К лету 1972 года я закончил второй курс по кафедре палеогеографии географического факультета МГУ. Это про ландшафты прошлого, мамонтов, древние оледенения, Атлантиду, большие и малые колебания климата, а также воздействие человека на природу и обратно.

Нас, десяток второкурсников, снабдили палатками, спальными мешками, запасом тушенки, погрузили в ГАЗ-53 с брезентовым кузовом типа шарабан и пустили от верховьев Волги на севере до факультетской базы "Терскол" в Кавказских горах на юге. С заездом в разные интересные места, общим сроком на два месяца.
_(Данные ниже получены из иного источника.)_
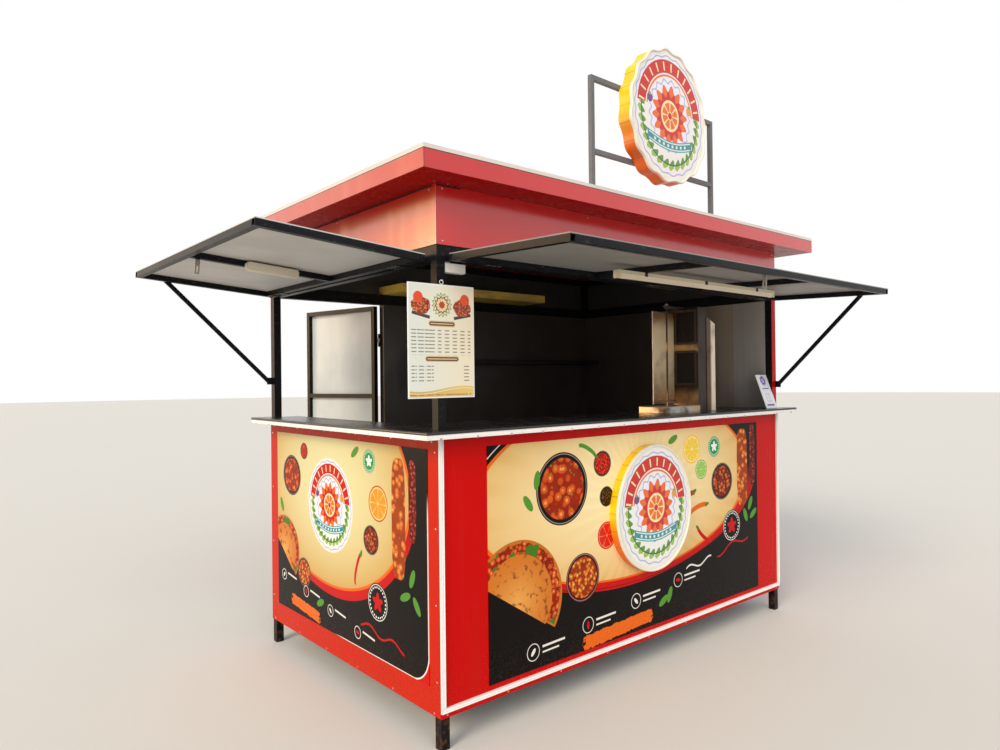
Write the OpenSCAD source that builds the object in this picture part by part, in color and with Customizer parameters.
// Street food kiosk on four steel legs: a tube frame clad in red sheet, an L-shaped
// serving counter on the front and left sides, two top-hung flaps held out by struts,
// a back door that stands open, a flat overhanging roof and a round sign on a stand.
// Origin: centre of the bottom face of the front left leg. X runs right, Y to the back.

/* [Body] */
// Width over the side cladding
body_w = 2440; // [2200:10:2800]
// Depth over the front and back cladding
body_d = 1520; // [1400:10:1900]
// Ground to the bottom edge of the cladding
leg_h = 120; // [80:5:200]
// Side of the square post tube
post_s = 38; // [32:1:50]
// Wall of the square steel tubes
tube_t = 2; // [1.5:0.5:3]
// Thickness of the plate that closes each leg
foot_plate = 4; // [3:1:8]
// Thickness of the outer cladding sheet
skin_t = 4; // [3:0.5:6]
// Thickness of the inner lining sheet
lining_t = 3; // [2:0.5:5]
// Open joint between neighbouring sheets
joint_gap = 1; // [0.5:0.5:2]
// Height of the base and counter rails
rail_h = 38; // [30:1:50]
// Thickness of the floor board
floor_t = 12; // [9:1:20]

/* [Counter] */
// Ground to the top of the counter
counter_z = 1183; // [1100:1:1220]
// Thickness of the counter slab
counter_t = 28; // [20:1:40]
// Counter overhang past the side walls
over_side = 99; // [60:1:110]
// Counter overhang past the front wall
over_front = 73; // [50:1:90]
// Left counter overhang past the back wall
over_back = 19; // [10:1:30]
// Depth of the front counter behind the wall face
front_in = 360; // [250:5:420]
// Depth of the left counter behind the wall face
left_in = 130; // [100:5:180]
// Thickness of the light strip on the counter edge
edge_t = 6; // [4:1:9]

/* [Roof] */
// Ground to the underside of the header rails
header_z = 1811; // [1780:1:1900]
// Height of the header rails
header_h = 60; // [50:1:80]
// Height of the fascia band
fascia_h = 222; // [180:1:280]
// Height of the roof edge board
cap_h = 68; // [50:1:90]
// Roof overhang past the side walls
cap_side = 155; // [130:1:200]
// Roof overhang past the front and back walls
cap_front = 150; // [140:1:200]
// Thickness of the roof sheet
sheet_t = 14; // [8:1:20]
// Number of roof joists
joists = 5; // [3:1:7]

/* [Flaps] */
// Hinge axis height above the header underside
pin_up = 1; // [0:0.5:3]
// Hinge axis distance in front of the wall face
pin_out = 8; // [8:0.5:12]
// Length of the front flap from its hinge axis
front_len = 630; // [560:1:640]
// Length of the left flap from its hinge axis
left_len = 655; // [560:1:665]
// Rise of the open front flap in degrees
front_tilt = -2; // [-5:0.5:5]
// Rise of the open left flap in degrees
left_tilt = 4.5; // [0:0.5:8]
// Side of the flap frame tube
flap_s = 25; // [20:1:30]
// Thickness of the flap sheet
flap_sheet = 4; // [3:0.5:6]
// Flap side edge to the struts
strut_gap = 5.5; // [5:0.5:10]
// Near end of each flap from the corner post centre
flap_near = 22; // [20:1:60]
// Bars across the front flap between its ends
front_bars = 2; // [1:1:3]
// Bars across the left flap between its ends
left_bars = 1; // [1:1:3]

/* [Struts] */
// Width of a strut
strut_w = 20; // [16:1:22]
// Thickness of a strut
strut_t = 12; // [8:1:13]
// Front strut foot bolt height under the hinge axis
front_drop = 490; // [420:5:500]
// Left strut foot bolt height under the hinge axis
left_drop = 440; // [400:5:500]
// Strut foot bolt distance in front of the wall face
foot_out = 23; // [20:1:30]
// Distance of the strut top bolt along the front flap
front_reach = 497; // [450:1:520]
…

В СССР примерно до середины 70-х еще держались обычаи великой географической школы. Традиции тянулись от Русского географического общества, которое ничуть не уступало Британскому и по уставу возглавлялось непременно одним из членов императорской фамилии. В советскую же эпоху былая имперская роскошь постепенно тускнела. Но пока держались в строю великие старики-академики, получившие базовое образование до 1917-го, для студентов геофака был истинный рай без всякой идеологии. Старики затеяли уходить как раз где-то в 70-х.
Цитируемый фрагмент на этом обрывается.